Yes, we know that this assortment of writing styli is technically not living up to the hype of being 144 pieces, but it's also not living up to the hype of being fun either! What it does live up to is being the only thing in the entire catalog that you'd have had any chance of convincing your parents to buy for you.
Plus, we had to include one item in this roundup that appealed to those nebbishy kids who really would prefer studying or journaling over having any type of real fun at all. (Though, bookish kids would probably disagree about the "pencils are not fun" part. After all, lookit: They're covered in things like race cars and crazy patterns! One even says, "retro a go-go"! That's crazy!!!)
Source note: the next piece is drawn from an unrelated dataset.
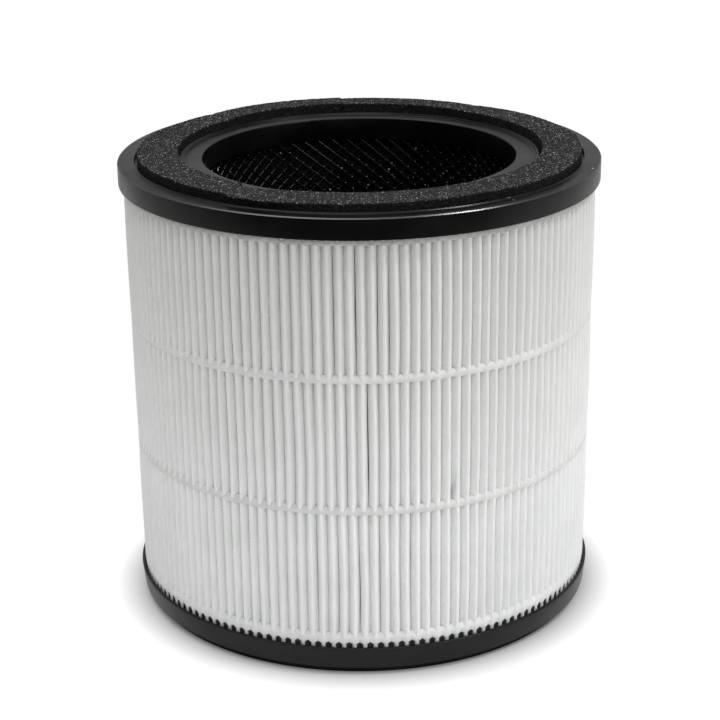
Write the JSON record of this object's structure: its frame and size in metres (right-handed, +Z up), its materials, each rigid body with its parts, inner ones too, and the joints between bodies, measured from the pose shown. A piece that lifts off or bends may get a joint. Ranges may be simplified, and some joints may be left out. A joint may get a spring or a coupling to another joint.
{
  "type": "air purifier filter",
  "caption": "Round air purifier filter: white pleated media between black moulded end caps, with a carbon bed and net lining its open well and a foam seal on top.",
  "frame": {"origin": "middle of the standing face, under the bottom cap", "axes": "+Z up along the filter's axis, out of its open mouth; -Y towards the picture's camera"},
  "size_m": [0.186, 0.186, 0.1809],
  "materials": {
    "cap_plastic": "satin black, fine moulded grain",
    "seal_foam": "open-cell charcoal foam",
    "filter_media": "white non-woven, fine bonded texture",
    "bead_glue": "white hot-melt adhesive",
    "potting_glue": "dark potting adhesive",
    "net_plastic": "black extruded net",
    "carbon": "packed carbon granules",
    "scrim": "thin white non-woven sleeve"
  },
  "bodies": {
    "root": {"top_cap": "cap_plastic", "bottom_cap": "cap_plastic", "foam_back_right": "seal_foam", "foam_back_left": "seal_foam", "foam_left": "seal_foam", "foam_front": "seal_foam", "foam_right": "seal_foam", "pleated_media": "filter_media", "seam_glue": "bead_glue", "bottom_bead": "bead_glue", "lower_bead": "bead_glue", "upper_bead": "bead_glue", "top_bead": "bead_glue", "top_potting": "potting_glue", "bottom_potting": "potting_glue", "inner_net": "net_plastic", "carbon_bed": "carbon", "scrim_sleeve": "scrim"}
  },
  "joints": []
}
With 144 of these, we could have waged some epic battles. In fact, as we write this we're looking at our desk and trying to determine how our other desk-living action figures would stave off an assault by this many army guys. They couldn't. It's impossible. It'd be just like Omaha Beach ... but, you know, with stupid toys and not for, like, the freedom of the world or anything that mattered.
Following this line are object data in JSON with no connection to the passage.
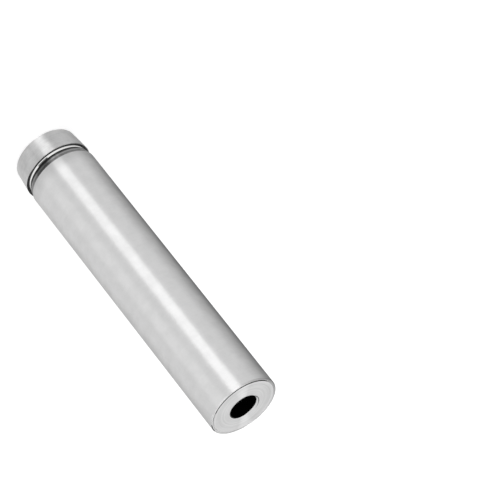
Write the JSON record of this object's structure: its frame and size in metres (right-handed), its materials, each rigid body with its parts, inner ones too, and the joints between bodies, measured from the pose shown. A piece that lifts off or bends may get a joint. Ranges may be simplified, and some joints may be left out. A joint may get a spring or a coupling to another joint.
{
  "type": "glass panel standoff",
  "caption": "Round panel standoff: a tapered screw-on cap clamps a panel on gaskets against a tubular barrel with a central wall screw hole.",
  "frame": {"origin": "centre of the cap's front face, on which the standoff stands", "axes": "+Z along the axis, from the cap's front face to the wall face; X and Y are free, the part is round"},
  "size_m": [0.02, 0.02, 0.1],
  "materials": {
    "satin_steel": "satin stainless steel",
    "turned_steel": "fine turned stainless steel",
    "polished_steel": "polished stainless steel",
    "plain_steel": "rolled thread, bright",
    "black_rubber": "matt black rubber",
    "clear_vinyl": "clear soft vinyl"
  },
  "bodies": {
    "cap_body": {"cap": "satin_steel", "cap_stud": "plain_steel", "cap_gasket": "black_rubber"},
    "gasket_body": {"barrel_gasket": "clear_vinyl"},
    "barrel_body": {"front_plug": "polished_steel", "barrel_tube": "satin_steel", "wall_plug": "turned_steel"}
  },
  "joints": [
    {"name": "barrel_lift", "type": "slide", "parent": "cap_body", "child": "gasket_body", "axis": [0, 0, 1], "range_m": [0, 0.01]},
    {"name": "barrel_turn", "type": "hinge", "parent": "gasket_body", "child": "barrel_body", "pos_m": [0, 0, 0], "axis": [0, 0, 1], "range_deg": [0, 2880]}
  ],
  "couplings": [
    {"joint": "barrel_lift", "follows": "barrel_turn", "m_per_rad": 0.00019894}
  ]
}
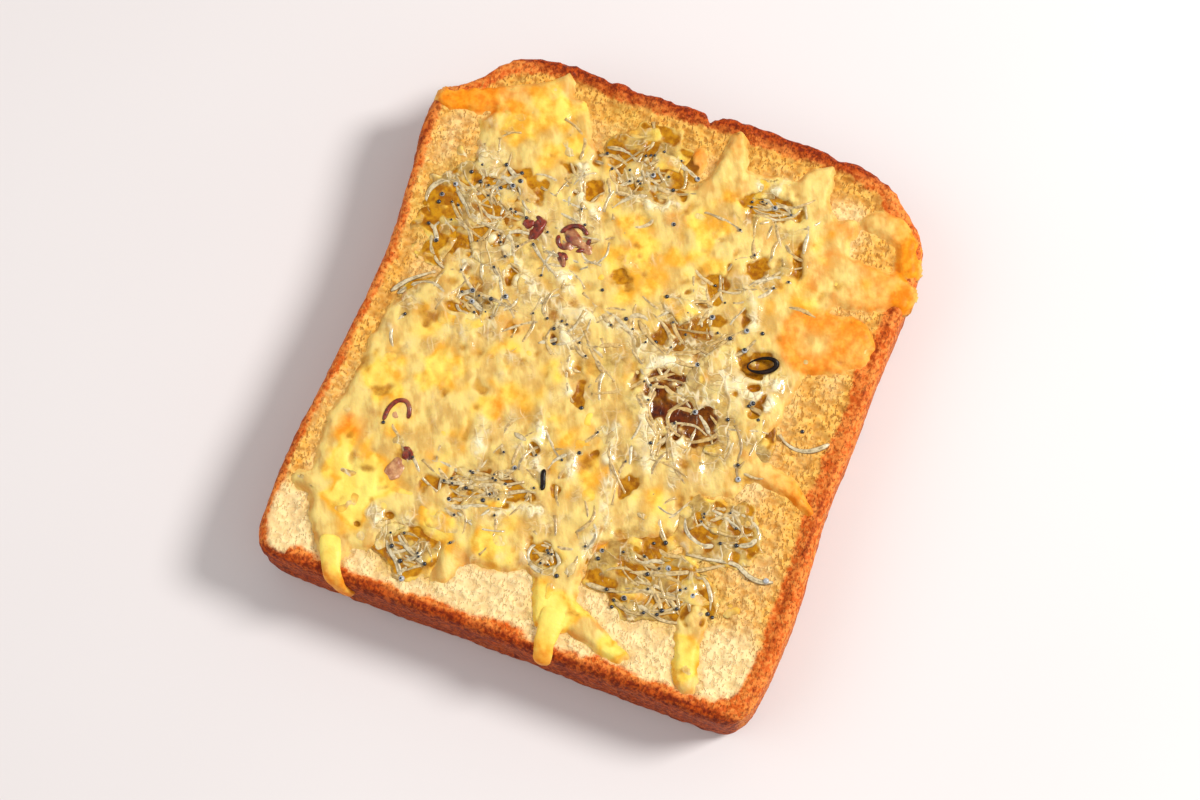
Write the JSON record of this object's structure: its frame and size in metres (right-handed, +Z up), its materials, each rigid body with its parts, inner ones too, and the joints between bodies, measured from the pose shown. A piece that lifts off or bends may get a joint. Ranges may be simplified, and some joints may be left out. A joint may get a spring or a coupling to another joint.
{
  "type": "cheese toast with whitebait",
  "caption": "Thick slice of white toast topped with melted cheese, small whitebait, red-brown bits and a dark ring; prepared food to set on a plate.",
  "frame": {"origin": "under the middle of the whole, on the surface that the slice lies on", "axes": "+X along the foot of the slice, +Y towards its crown, +Z up out of the topping"},
  "size_m": [0.1208, 0.135, 0.0221],
  "materials": {
    "bread": "dry toasted crumb, pale cream to golden, with a rough orange to dark brown crust",
    "cheese": "oily melted cheese, milky white to yellow, orange where browned",
    "whitebait": "moist translucent grey-white fish with black eyes",
    "red_piece": "moist dark red-brown flesh",
    "dark_piece": "moist black rind"
  },
  "bodies": {
    "root": {"bread": "bread", "cheese": "cheese", "whitebait_upper_left": "whitebait", "whitebait_top": "whitebait", "whitebait_top_right": "whitebait", "whitebait_centre": "whitebait", "whitebait_dark_hollow": "whitebait", "whitebait_right": "whitebait", "whitebait_lower_right": "whitebait", "whitebait_lower_middle": "whitebait", "whitebait_lower_left": "whitebait", "whitebait_small_low": "whitebait", "whitebait_small_left": "whitebait", "whitebait_long": "whitebait", "whitebait_right_arc": "whitebait", "whitebait_left_arch": "whitebait", "red_piece_1": "red_piece", "red_piece_2": "red_piece", "red_piece_3": "red_piece", "red_piece_4": "red_piece", "red_piece_5": "red_piece", "dark_sliver": "dark_piece", "dark_ring": "dark_piece"}
  },
  "joints": []
}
One thing we hesitate to point out: We're hoping that the description is correct when it says, "assortment may vary" because otherwise — and we're no historians here — based on the helmets and hats, it looks like all your army men are going to be Nazis.
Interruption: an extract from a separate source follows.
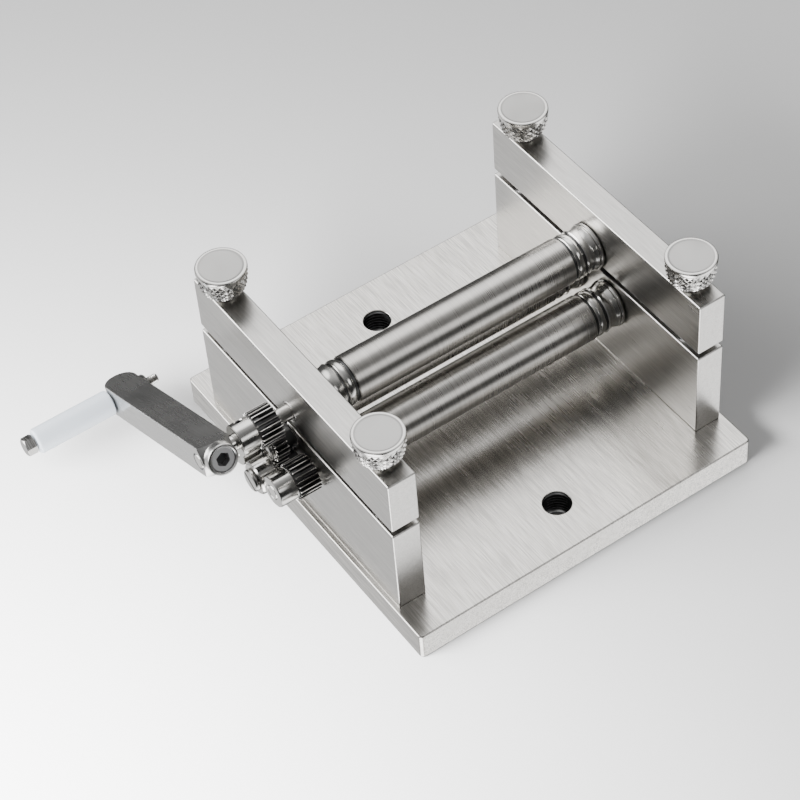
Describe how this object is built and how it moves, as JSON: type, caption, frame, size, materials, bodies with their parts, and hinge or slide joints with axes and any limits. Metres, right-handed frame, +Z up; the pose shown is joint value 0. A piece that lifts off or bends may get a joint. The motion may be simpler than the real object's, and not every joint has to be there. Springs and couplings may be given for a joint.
{
  "type": "bench plate rolling machine",
  "caption": "Small hand-cranked bench machine that bends metal sheet between a top roller and geared lower rollers, with thumb screws on sprung upper bars.",
  "frame": {"origin": "centre of the base plate's underside, where it stands on the bench", "axes": "+X along the rollers, away from the crank; +Y from the front of the machine to its rear; +Z up"},
  "size_m": [0.1875, 0.1304, 0.0762],
  "materials": {
    "base_steel": "stainless plate, brushed from front to rear, with bright broken edges",
    "stand_steel": "stainless bar, brushed along its length, with bright broken edges",
    "roller_steel": "turned and ground, satin, with polished end rings and necks",
    "gear_steel": "cut teeth and turned hubs, bright",
    "crank_steel": "ground square bar, satin",
    "knurl_steel": "turned and knurled, smooth dished top",
    "bright_fastener": "plain steel, satin",
    "dark_screw": "dark oxide, satin",
    "spring_wire": "drawn wire, bright",
    "bush_steel": "sintered bearing iron, turned, dull grey",
    "grip_plastic": "pale moulded plastic, soft gloss"
  },
  "bodies": {
    "base": {"base_plate": "base_steel", "left_block": "stand_steel", "right_block": "stand_steel", "block_screws": "dark_screw", "block_dowels": "bright_fastener", "block_bushes": "bush_steel", "low_idler_stud": "bright_fastener", "high_idler_stud": "bright_fastener", "idler_washers": "bright_fastener", "lift_springs": "spring_wire"},
    "bars": {"left_bar": "stand_steel", "right_bar": "stand_steel", "bar_bushes": "bush_steel"},
    "top_roller": {"top_roller": "roller_steel", "drive_gear": "gear_steel", "drive_gear_screw": "dark_screw", "crank_arm": "crank_steel", "crank_screw": "dark_screw", "handle_bolt": "bright_fastener", "handle_nut": "bright_fastener"},
    "grip": {"handle_grip": "grip_plastic"},
    "front_roller": {"front_roller": "roller_steel", "front_gear": "gear_steel", "front_gear_screw": "dark_screw"},
    "rear_roller": {"rear_roller": "roller_steel", "rear_gear": "gear_steel", "rear_gear_screw": "dark_screw"},
    "low_idler": {"low_idler": "gear_steel"},
    "high_idler": {"high_idler": "gear_steel"},
    "thumb_screw_left_front": {"thumb_screw_left_front": "knurl_steel"},
    "thumb_screw_left_rear": {"thumb_screw_left_rear": "knurl_steel"},
    "thumb_screw_right_front": {"thumb_screw_right_front": "knurl_steel"},
    "thumb_screw_right_rear": {"thumb_screw_right_rear": "knurl_steel"}
  },
  "joints": [
    {"name": "bar_height", "type": "slide", "parent": "base", "child": "bars", "axis": [0, 0, 1], "range_m": [-0.0005, 0.0005], "deforming": ["lift_springs"]},
    {"name": "thumb_screw_left_front_turn", "type": "hinge", "parent": "bars", "child": "thumb_screw_left_front", "pos_m": [-0.056, -0.0415, 0.071], "axis": [0, 0, 1], "range_deg": [-226, 226]},
    {"name": "thumb_screw_left_rear_turn", "type": "hinge", "parent": "bars", "child": "thumb_screw_left_rear", "pos_m": [-0.056, 0.0415, 0.071], "axis": [0, 0, 1], "range_deg": [-226, 226]},
    {"name": "thumb_screw_right_front_turn", "type": "hinge", "parent": "bars", "child": "thumb_screw_right_front", "pos_m": [0.056, -0.0415, 0.071], "axis": [0, 0, 1], "range_deg": [-226, 226]},
    {"name": "thumb_screw_right_rear_turn", "type": "hinge", "parent": "bars", "child": "thumb_screw_right_rear", "pos_m": [0.056, 0.0415, 0.071], "axis": [0, 0, 1], "range_deg": [-226, 226]},
    {"name": "top_roller_spin", "type": "hinge", "parent": "bars", "child": "top_roller", "pos_m": [0, 0.001, 0.05021], "axis": [1, 0, 0], "continuous": true},
    {"name": "grip_spin", "type": "hinge", "parent": "top_roller", "child": "grip", "pos_m": [-0.106, 0.05877, 0.02509], "axis": [1, 0, 0], "continuous": true},
    {"name": "front_roller_spin", "type": "hinge", "parent": "base", "child": "front_roller", "pos_m": [0, -0.0094, 0.0335], "axis": [1, 0, 0], "continuous": true},
    {"name": "rear_roller_spin", "type": "hinge", "parent": "base", "child": "rear_roller", "pos_m": [0, 0.0114, 0.0335], "axis": [1, 0, 0], "continuous": true},
    {"name": "low_idler_spin", "type": "hinge", "parent": "base", "child": "low_idler", "pos_m": [-0.067, 0.001, 0.0299], "axis": [1, 0, 0], "continuous": true},
    {"name": "high_idler_spin", "type": "hinge", "parent": "base", "child": "high_idler", "pos_m": [-0.067, 0.001, 0.03991], "axis": [1, 0, 0], "continuous": true}
  ],
  "couplings": [
    {"joint": "thumb_screw_left_front_turn", "follows": "bar_height", "rad_per_m": 7854},
    {"joint": "thumb_screw_left_rear_turn", "follows": "bar_height", "rad_per_m": 7854},
    {"joint": "thumb_screw_right_front_turn", "follows": "bar_height", "rad_per_m": 7854},
    {"joint": "thumb_screw_right_rear_turn", "follows": "bar_height", "rad_per_m": 7854},
    {"joint": "front_roller_spin", "follows": "top_roller_spin", "ratio": -1},
    {"joint": "rear_roller_spin", "follows": "top_roller_spin", "ratio": -1},
    {"joint": "low_idler_spin", "follows": "top_roller_spin", "ratio": 1},
    {"joint": "high_idler_spin", "follows": "top_roller_spin", "ratio": -1.2222}
  ]
}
What good is having 144 plastic jumping frogs? It's not like you have 144 fingers, so you wouldn't have been able to make them all jump at once anyway, right? And you certainly didn't have 144 friends if you were spending a Saturday afternoon thumbing through an Oriental Trading Company catalog. So what good are all these? Look, this article isn't about practicality. We thought we made that clear. Kids don't think practically, so stop applying your grown-up reservations to our childlike wishes. Just think about jumping 144 frogs off the side of the table, and watching them form a huge, multi-colored, herpetological pile. Then the dog runs in and swallows 12 of them before you can stop her. Best to not tell your folks about that.
For those that have never experienced the fun of this toy, let us explain it: It's a rubber dome that you invert and then place down on a table or surface. The rubber naturally wants to return to its original shape (right-side in; rather than inside out) and when it does, it does so quickly, causing it to jump into the air. And this isn't just a "several inches" deal; the good ones — the strong ones — will launch themselves across the room. It's only been minutes since we found out about this bulk item and we've already come up with a game I call "How Many Can I Set Up To Pop Before The First One Goes Off?" Alternately titled, "Mom, The Principal Wants To See You ... Again."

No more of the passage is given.